Instructions to follow
Begin with the line that contains "for side, rail_x" and end with the line that contains "for node in": copy that span of lines exactly, and nothing outside it.

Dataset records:
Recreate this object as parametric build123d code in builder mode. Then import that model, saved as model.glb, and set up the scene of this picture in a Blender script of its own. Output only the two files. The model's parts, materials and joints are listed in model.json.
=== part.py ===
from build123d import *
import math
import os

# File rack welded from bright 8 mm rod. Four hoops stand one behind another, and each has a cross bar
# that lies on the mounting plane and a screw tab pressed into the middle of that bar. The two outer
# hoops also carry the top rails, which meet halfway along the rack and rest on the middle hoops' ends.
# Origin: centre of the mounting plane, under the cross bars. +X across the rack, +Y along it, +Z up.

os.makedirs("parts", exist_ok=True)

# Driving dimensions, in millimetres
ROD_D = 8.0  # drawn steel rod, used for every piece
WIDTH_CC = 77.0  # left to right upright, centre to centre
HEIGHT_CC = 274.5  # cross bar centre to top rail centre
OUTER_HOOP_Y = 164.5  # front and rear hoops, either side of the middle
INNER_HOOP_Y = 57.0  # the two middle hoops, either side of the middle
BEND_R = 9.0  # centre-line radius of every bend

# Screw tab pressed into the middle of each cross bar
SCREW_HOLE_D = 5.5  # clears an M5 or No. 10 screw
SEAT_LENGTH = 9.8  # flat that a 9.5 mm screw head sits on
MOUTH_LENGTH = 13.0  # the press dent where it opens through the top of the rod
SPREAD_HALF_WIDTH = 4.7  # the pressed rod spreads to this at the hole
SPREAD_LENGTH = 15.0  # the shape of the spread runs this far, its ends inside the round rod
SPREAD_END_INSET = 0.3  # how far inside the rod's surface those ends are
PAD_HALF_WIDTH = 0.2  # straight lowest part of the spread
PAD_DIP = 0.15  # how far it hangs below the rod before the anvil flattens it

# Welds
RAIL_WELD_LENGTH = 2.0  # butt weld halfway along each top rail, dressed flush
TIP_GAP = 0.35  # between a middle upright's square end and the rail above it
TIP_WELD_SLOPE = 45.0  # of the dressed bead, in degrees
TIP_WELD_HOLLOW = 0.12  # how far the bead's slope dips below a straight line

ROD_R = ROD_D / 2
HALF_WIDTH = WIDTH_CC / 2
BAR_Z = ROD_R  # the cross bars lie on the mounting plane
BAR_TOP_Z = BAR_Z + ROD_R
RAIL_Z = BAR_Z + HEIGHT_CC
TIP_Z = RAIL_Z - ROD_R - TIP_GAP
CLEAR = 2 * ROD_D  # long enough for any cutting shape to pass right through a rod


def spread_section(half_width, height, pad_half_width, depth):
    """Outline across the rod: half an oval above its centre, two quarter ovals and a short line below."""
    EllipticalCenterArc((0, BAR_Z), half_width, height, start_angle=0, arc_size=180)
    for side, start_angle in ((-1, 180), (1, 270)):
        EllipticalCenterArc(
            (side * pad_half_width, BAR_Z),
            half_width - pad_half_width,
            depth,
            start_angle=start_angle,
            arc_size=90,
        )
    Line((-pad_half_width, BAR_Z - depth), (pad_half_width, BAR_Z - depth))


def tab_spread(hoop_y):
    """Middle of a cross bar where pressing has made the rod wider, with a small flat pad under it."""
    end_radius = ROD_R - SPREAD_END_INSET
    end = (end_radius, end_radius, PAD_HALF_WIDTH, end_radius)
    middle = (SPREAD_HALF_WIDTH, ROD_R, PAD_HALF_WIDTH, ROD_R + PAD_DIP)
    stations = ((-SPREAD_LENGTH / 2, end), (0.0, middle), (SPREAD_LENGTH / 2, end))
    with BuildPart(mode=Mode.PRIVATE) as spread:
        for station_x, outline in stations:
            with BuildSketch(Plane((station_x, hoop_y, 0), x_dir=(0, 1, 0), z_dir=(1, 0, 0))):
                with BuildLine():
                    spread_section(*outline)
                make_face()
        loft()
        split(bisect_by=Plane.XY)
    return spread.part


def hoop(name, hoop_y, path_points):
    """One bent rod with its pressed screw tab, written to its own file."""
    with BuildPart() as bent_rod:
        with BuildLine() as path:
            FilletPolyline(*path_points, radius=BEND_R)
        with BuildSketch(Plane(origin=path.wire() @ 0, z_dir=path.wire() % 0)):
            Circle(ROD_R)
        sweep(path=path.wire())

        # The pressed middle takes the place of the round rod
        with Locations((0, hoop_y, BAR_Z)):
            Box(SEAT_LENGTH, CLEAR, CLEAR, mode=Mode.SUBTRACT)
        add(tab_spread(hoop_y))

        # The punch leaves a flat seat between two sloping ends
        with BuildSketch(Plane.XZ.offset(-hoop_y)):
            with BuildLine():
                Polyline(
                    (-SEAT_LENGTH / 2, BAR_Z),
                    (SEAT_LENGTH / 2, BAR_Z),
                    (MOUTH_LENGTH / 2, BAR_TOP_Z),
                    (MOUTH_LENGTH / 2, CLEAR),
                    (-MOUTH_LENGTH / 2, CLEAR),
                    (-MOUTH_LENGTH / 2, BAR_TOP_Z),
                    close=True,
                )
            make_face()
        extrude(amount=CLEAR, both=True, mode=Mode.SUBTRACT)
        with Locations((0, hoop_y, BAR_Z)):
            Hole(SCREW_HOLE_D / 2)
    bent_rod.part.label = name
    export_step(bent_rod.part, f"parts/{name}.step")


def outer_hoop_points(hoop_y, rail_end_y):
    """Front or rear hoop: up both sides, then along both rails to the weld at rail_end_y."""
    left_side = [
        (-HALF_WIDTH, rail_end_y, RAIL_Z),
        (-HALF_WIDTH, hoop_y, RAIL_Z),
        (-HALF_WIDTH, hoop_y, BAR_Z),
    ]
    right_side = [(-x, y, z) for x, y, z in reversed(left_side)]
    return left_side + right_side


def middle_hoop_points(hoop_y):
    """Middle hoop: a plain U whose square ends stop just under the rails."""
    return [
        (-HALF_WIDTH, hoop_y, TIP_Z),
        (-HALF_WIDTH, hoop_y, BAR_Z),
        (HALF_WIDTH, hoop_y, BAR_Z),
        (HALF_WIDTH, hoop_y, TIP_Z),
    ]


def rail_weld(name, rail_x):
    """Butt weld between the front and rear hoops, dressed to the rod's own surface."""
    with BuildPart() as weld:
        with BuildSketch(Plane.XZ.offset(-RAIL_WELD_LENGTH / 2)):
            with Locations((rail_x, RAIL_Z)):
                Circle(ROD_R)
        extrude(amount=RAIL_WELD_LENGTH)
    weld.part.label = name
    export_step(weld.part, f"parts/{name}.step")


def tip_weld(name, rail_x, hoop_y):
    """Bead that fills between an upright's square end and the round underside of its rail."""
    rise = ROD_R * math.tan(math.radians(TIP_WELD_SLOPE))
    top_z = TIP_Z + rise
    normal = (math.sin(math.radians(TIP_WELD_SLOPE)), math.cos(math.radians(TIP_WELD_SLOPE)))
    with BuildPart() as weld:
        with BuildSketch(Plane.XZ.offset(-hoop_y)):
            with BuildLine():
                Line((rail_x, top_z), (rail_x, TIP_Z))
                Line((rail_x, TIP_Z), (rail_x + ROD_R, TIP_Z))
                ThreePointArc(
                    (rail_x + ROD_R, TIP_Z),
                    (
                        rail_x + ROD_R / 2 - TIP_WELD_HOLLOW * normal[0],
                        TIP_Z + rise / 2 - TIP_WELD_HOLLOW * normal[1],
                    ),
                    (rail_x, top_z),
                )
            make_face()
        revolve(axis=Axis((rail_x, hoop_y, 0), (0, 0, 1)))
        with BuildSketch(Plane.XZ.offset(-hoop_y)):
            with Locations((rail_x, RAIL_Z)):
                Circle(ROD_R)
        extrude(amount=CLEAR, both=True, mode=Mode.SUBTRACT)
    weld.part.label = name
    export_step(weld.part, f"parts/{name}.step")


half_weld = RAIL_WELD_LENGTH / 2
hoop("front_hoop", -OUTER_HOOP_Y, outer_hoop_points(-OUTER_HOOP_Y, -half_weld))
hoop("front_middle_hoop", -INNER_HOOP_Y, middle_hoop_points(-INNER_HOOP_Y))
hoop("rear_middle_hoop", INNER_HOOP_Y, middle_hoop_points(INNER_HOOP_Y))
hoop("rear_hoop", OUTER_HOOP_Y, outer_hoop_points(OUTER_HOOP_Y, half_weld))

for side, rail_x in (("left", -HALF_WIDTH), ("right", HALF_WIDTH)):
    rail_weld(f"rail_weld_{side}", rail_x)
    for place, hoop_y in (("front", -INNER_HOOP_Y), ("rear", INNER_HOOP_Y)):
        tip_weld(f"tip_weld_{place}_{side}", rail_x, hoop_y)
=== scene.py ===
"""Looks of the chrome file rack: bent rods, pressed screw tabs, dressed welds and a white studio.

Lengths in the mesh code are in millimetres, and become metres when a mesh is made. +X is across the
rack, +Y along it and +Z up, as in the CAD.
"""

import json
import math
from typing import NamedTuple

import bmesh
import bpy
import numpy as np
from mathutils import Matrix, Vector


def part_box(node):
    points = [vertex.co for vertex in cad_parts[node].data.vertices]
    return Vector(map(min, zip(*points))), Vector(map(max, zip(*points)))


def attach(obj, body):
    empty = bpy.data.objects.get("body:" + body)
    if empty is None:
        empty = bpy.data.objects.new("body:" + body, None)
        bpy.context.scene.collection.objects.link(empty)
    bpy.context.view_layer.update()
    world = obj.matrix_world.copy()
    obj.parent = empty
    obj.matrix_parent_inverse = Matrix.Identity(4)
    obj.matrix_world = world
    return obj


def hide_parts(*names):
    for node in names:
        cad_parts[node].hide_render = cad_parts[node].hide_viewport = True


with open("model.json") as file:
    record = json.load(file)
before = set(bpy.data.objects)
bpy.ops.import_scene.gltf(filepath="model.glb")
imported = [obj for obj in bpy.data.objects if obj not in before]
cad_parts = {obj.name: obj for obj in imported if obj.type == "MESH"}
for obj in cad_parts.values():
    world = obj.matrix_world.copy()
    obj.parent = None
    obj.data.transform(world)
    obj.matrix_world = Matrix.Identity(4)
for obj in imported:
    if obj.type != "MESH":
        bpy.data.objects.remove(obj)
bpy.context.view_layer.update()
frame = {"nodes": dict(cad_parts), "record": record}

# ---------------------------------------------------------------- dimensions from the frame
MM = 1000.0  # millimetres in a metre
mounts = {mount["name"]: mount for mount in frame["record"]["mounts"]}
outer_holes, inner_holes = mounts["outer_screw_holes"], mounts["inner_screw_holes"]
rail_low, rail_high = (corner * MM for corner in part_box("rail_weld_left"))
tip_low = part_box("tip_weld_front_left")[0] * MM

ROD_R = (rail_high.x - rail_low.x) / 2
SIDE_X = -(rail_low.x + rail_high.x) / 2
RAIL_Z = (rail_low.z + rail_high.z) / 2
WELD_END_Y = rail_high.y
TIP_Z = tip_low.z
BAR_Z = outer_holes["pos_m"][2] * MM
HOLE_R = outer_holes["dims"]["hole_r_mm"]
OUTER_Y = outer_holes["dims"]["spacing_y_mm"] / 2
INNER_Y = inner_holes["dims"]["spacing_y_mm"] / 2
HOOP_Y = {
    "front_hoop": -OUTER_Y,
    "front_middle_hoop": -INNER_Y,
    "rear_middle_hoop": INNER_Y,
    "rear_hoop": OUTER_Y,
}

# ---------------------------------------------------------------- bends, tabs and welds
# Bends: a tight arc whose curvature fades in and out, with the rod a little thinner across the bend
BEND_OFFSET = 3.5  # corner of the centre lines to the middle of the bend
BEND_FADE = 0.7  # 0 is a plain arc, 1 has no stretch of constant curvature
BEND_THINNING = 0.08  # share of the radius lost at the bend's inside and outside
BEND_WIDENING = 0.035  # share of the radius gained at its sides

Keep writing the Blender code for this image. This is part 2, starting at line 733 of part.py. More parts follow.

Finished exercise
for side, rail_x in (("left", -HALF_WIDTH), ("right", HALF_WIDTH)):
    rail_weld(f"rail_weld_{side}", rail_x)
    for place, hoop_y in (("front", -INNER_HOOP_Y), ("rear", INNER_HOOP_Y)):
        tip_weld(f"tip_weld_{place}_{side}", rail_x, hoop_y)
=== scene.py ===
"""Looks of the chrome file rack: bent rods, pressed screw tabs, dressed welds and a white studio.

Lengths in the mesh code are in millimetres, and become metres when a mesh is made. +X is across the
rack, +Y along it and +Z up, as in the CAD.
"""

import json
import math
from typing import NamedTuple

import bmesh
import bpy
import numpy as np
from mathutils import Matrix, Vector


def part_box(node):
    points = [vertex.co for vertex in cad_parts[node].data.vertices]
    return Vector(map(min, zip(*points))), Vector(map(max, zip(*points)))


def attach(obj, body):
    empty = bpy.data.objects.get("body:" + body)
    if empty is None:
        empty = bpy.data.objects.new("body:" + body, None)
        bpy.context.scene.collection.objects.link(empty)
    bpy.context.view_layer.update()
    world = obj.matrix_world.copy()
    obj.parent = empty
    obj.matrix_parent_inverse = Matrix.Identity(4)
    obj.matrix_world = world
    return obj


def hide_parts(*names):
    for node in names:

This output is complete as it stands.